Amazon EKS automatically manages the availability and scalability of the Kubernetes control plane nodes, which consist of Kubernetes API server, kube-scheduler, kube-controller-manager, and etcd nodes. Kubernetes provides following options, compatible with Amazon EKS, to scale worker nodes and pods:

  • The Kubernetes Cluster Autoscaler automatically adjusts the number of worker nodes in your cluster so that all pods fail have a place to run and make sure there are no unnecessary worker nodes. Amazon EKS node groups are provisioned as part of an Amazon EC2 Auto Scaling group, which is compatible with the Cluster Autoscaler.

  • The Kubernetes Horizontal Pod Autoscaler automatically scales the number of pods in a deployment, replication controller or stateful set based on CPU utilization or with custom metrics. This can help your applications scale out to meet increased demand or scale in when resources are not needed, thus freeing up your nodes for other applications, similar to Amazon ECS Auto Scaling. When you set a target CPU use percentage, the Horizontal Pod Autoscaler scales your application in or out to try to meet that target.

  • KEDA is an open-source Kubernetes-based Event Driven Autoscaler that automatically scales the number of pods, and works alongside standard Kubernetes components like the Horizontal Pod Autoscaler. With KEDA, you can explicitly map the apps with various event sources that it supports to auto scale.

  • The Kubernetes Vertical Pod Autoscaler frees the users from necessity of setting up-to-date resource limits and requests for the containers in their pods based on historical resource usage over time. By default, it only provides the calculated recommendation without automatically changing resource requirements of the pods, but when auto mode is configured, it will resize the pod requests automatically and restart existing pods onto nodes with the appropriate resource amounts.

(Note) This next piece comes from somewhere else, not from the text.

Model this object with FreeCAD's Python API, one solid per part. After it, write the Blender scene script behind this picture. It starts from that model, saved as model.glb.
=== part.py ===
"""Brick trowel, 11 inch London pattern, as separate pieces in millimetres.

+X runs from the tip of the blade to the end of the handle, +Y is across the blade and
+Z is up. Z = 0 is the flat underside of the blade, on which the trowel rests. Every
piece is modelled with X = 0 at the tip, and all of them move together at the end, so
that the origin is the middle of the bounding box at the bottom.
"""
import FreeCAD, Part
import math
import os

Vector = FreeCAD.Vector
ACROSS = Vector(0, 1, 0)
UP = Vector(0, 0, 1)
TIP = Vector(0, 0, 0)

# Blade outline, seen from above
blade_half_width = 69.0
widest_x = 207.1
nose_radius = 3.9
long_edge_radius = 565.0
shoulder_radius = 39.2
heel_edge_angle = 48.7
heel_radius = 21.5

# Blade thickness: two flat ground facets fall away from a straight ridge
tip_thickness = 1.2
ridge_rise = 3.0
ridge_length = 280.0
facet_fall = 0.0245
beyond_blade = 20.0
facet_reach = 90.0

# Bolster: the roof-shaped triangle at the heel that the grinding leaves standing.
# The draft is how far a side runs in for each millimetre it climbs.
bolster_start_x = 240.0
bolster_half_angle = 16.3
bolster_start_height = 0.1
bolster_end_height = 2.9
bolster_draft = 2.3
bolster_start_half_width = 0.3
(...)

It will also maintain ratios between limits and requests that were specified in initial containers configuration.

  • Karpenter is an open-source cluster autoscaler that automatically launches right-sized nodes in response to unschedulable pods without Amazon EC2 Auto Scaling groups. Karpenter evaluates the aggregate resource requirements of the pending pods and chooses the optimal instance type to run them. It works natively with Kubernetes scheduling constraints. It also supports a consolidation feature to help lower cluster compute costs by looking for opportunities to remove under-utilized nodes, replace expensive nodes with cheaper alternatives, and consolidate workloads onto more efficient compute resources.